By Dr Thulasizwe Mkhabela
JOHANNESBURG – It has been a month since the declaration of Covid-19 as a pandemic and as South Africa is in the midst of the 21-day national lockdown. The number of confirmed Covid-19 cases has now surpassed 1600 with 12 confirmed deaths at the time of writing this article.
South Africa has received accolades on its handling of the situation from renowned bodies such as the World Health Organisation and the British Broadcasting Corporation.
The agri-food sector, (farming community, largely, and the government have given the assurance that the country is doing all that could be done and all endeavours will continue to be undertaken to ensure adequate food supplies during the Covid- 19 pandemic and the ensuing lockdown.
However, there is the ever-present real threat that, although sufficient food supplies may be available at the national level, access to food may become extremely difficult for some. The most vulnerable are the poor, especially in remote rural areas in the country.
There is now consensus that there will be a high human toll because of the pandemic, despite the gallant efforts that South Africa has expended. The ongoing closures and lockdown have created logistical bottlenecks that reverberate and permeate throughout the long value chains in the economy. The curfew, coupled with the basic risk aversion behaviour by workers may make farming for farmers and food processing by agro-processors very difficult.
This situation could be exacerbated by the likely shortage of inputs, especially imported ones, such as fertilizers, animal feed and veterinary supplies and agro-chemicals, thereby adversely affecting agricultural production during the lockdown and beyond.
Furthermore, the closure of restaurants, schools (feeding schemes), farmers’ and fresh produce markets and reduced grocery shopping have reduced the demand for fresh produce and other perishables.
In turn, the declining demand for fresh produce is adversely affecting farmers and suppliers businesses with long-term consequences and smallholder farmers are hardest hit.
The agricultural sector is in a precarious situation due to its backward and forward linkages with other sectors in the economy. Thus, the South African agricultural sector will suffer from the so-called contagious effect in that what happens to other sectors of the economy will have a bearing on the agricultural sector. For example, the vast majority of the working class live from pay cheque to pay cheque and many of them will have their livelihoods affected by the coronavirus pandemic.
Either a number of workers will be retrenched or have their salaries cut as most employers feel the squeeze from the pandemic’s restricted business environment.
This will mean that the purchasing power of many families will be negatively affected leading to reduced expenditure on even essential goods, including food. The effect of the reduced buying power will be felt by farmers and food processors through reduced demand for food and other related items.
The contagion effects of the pandemic will ricochet through the economy and push more people deeper into poverty and food insecurity. In turn, this will increase the pressure on the already over-burdened social protection system with increased demand for social grants and food parcels.
The latter would be beneficial to the agricultural sector because it would increase the demand for agricultural products thus providing markets for farmers.
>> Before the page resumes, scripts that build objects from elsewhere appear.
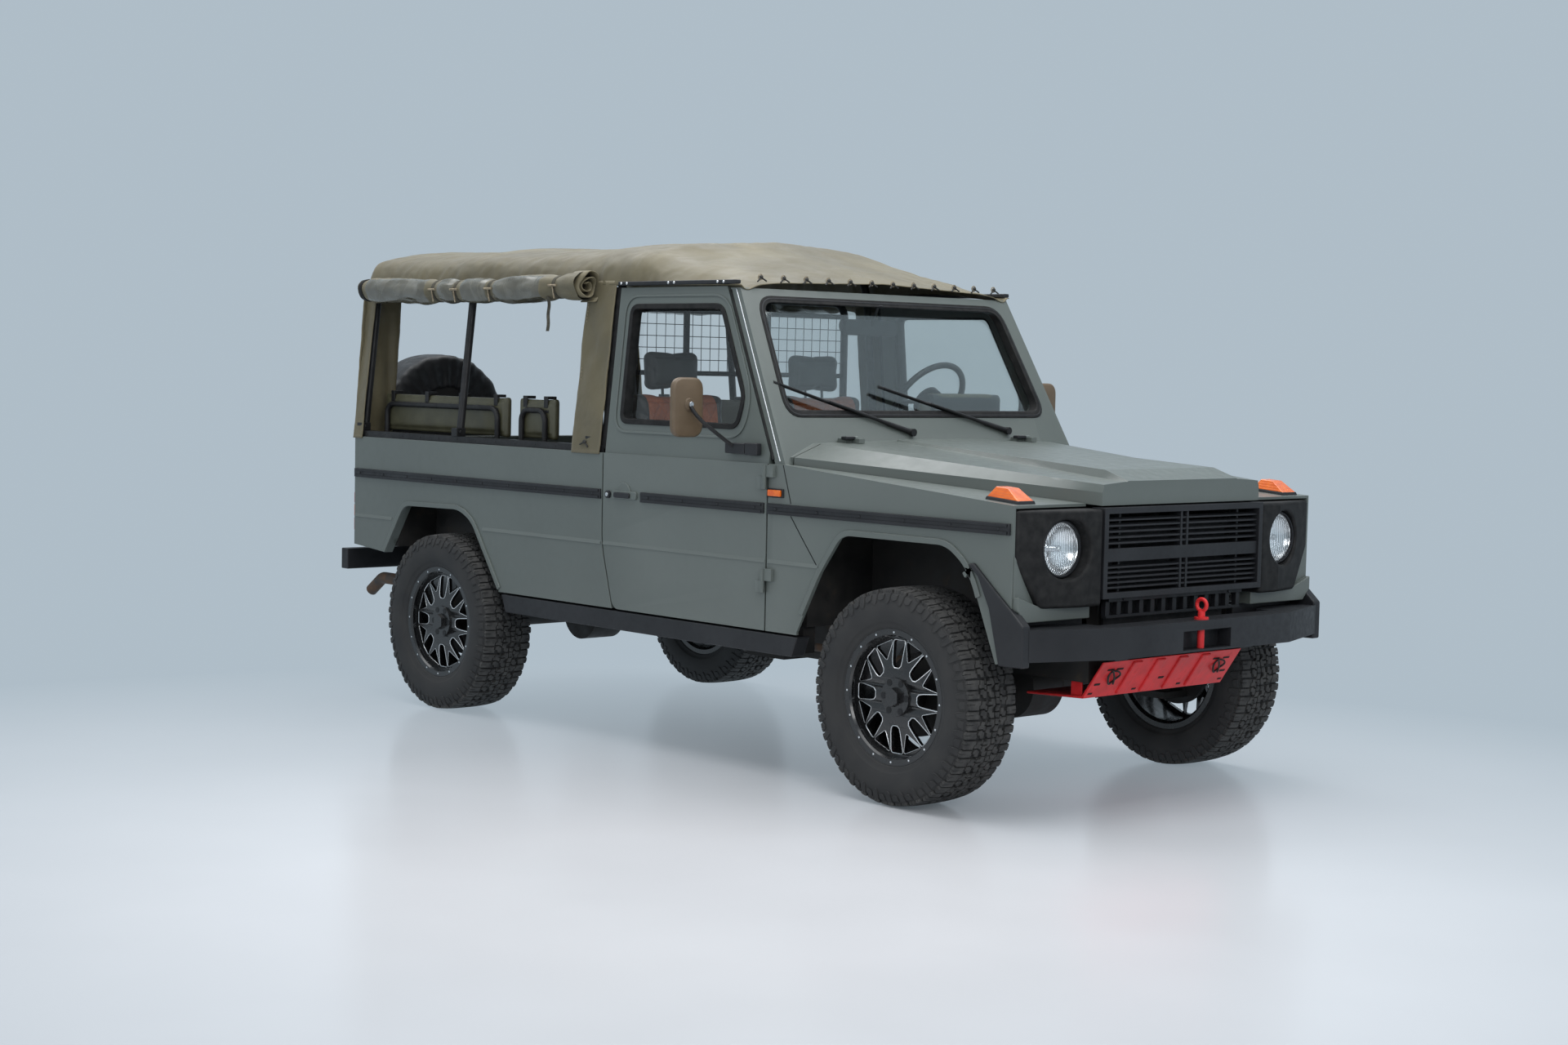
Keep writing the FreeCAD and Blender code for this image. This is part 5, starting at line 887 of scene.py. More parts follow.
# %% Front flares
FLARE = ((1.908, 0.888), (1.936, 0.893), (2.032, 0.812), (2.118, 0.742), (2.172, 0.694), (2.172, 0.553),
         (2.062, 0.551), (2.012, 0.742), (1.958, 0.846))
NOSE_STRIP = ((0.46, 0.7), (0.79, 0.7), (0.832, 0.742), (0.832, 0.79), (0.72, 0.752), (0.46, 0.748))
NOSE_CORNER = ((0.7, 0.745), (0.832, 0.745), (0.832, 0.93))
for name, side in SIDES:
    built("flare_" + name, plastic, (add_slab, FLARE, "Y", *sided(side, SIDE - 0.03, SIDE + 0.012)),
          bevel=0.007, segments=3)
    built("nose_strip_" + name, body_paint,
          (add_slab, [(y * side, z) for y, z in NOSE_STRIP], "X", 2.052, 2.132),
          (add_slab, [(y * side, z) for y, z in NOSE_CORNER], "X", 2.05, 2.1125), bevel=0.004)
print("flares done")

# %% [markdown]
# The top is heavy olive canvas, waxed and much folded. Its weave is finer than a pixel in most views, so the
# finish leans on what shows from far away: a slow drift from olive to straw, pale rubbed ridges and dark
# creases. Crossed waves give the threads for a close view. The clear windows in the side curtains are old
# vinyl: smoother, greyer and full of soft dents.

# %% Cloth finishes
OLIVE = (0.1, 0.085, 0.044)
STAIN, RIDGE = (0.075, 0.064, 0.04), (0.2, 0.172, 0.105)
canvas = mottled("canvas", OLIVE, 0.62, "canvas", gloss=((7, 4), 0.46, 0.72),
                 bumps=(("noise", (16, 5, EVEN, 0.4), 0.35, 0.006), ("noise", (60, 3), 0.2, 0.0012)),
                 sockets={"Sheen Weight": 0.12, "Sheen Roughness": 0.5})
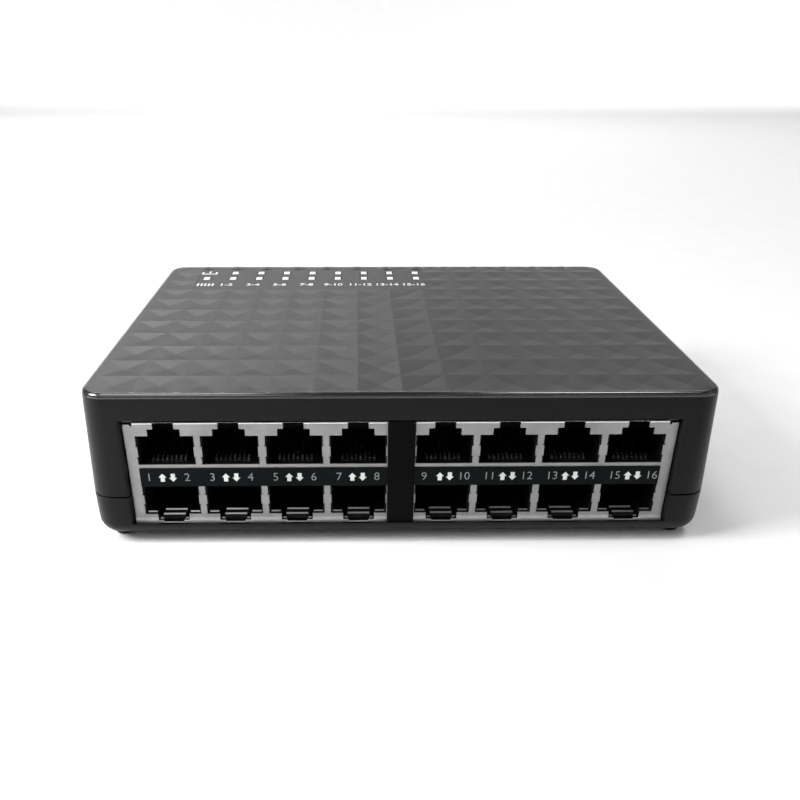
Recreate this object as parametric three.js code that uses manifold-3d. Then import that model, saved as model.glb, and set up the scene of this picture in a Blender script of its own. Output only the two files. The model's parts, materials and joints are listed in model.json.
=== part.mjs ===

Other countries have successfully used the notion of food parcels and/or food stamps to ensure the survival of their farming community in times of distress and there is no reason why South Africa cannot use a similar approach.
This is one possible policy intervention that South Africa can adopt to support the resilience of the agricultural sector and ensure that transformational programmes such as the land reform programme are not undermined unwittingly by the Covid-19 pandemic.
Other policy recommendations include, but are not limited to:
Strengthening information for knowledge generation and evidence-based policy making through greater investments in the collection and analysis across the entire food system in order to design better and well-targeted interventions. The availability of accurate and real-time data is indispensable to good policy making and would assist even with better targeting the recently announced R1.4 billion stimulus package for agriculture.
Linking social protection with food security initiatives can also assist greatly in dealing food security issues that might emanate during and in the aftermath of a pandemic. South Africa can learn from countries that have done this successfully and Lesotho provides an example closer to home.
Repeated assurances from the government and the private sector on the availability of food supplies are necessary in order to reduce uncertainty and allow producers, consumers, traders, and processors to make informed decisions thereby restraining unnecessary panic behaviour in the markets.
There is no doubt that the agricultural sector and the economy, at large, have not been here before and the road that lies ahead will be hard and treacherous.
The Covid-19 pandemic requires all hands on deck in order to ensure that the South African economy bounces back stronger than before. The pandemic could not have come at a worst time to South Africa with the economy on its knees and buffeted from all sides with bad news such as the recent economic downgrades.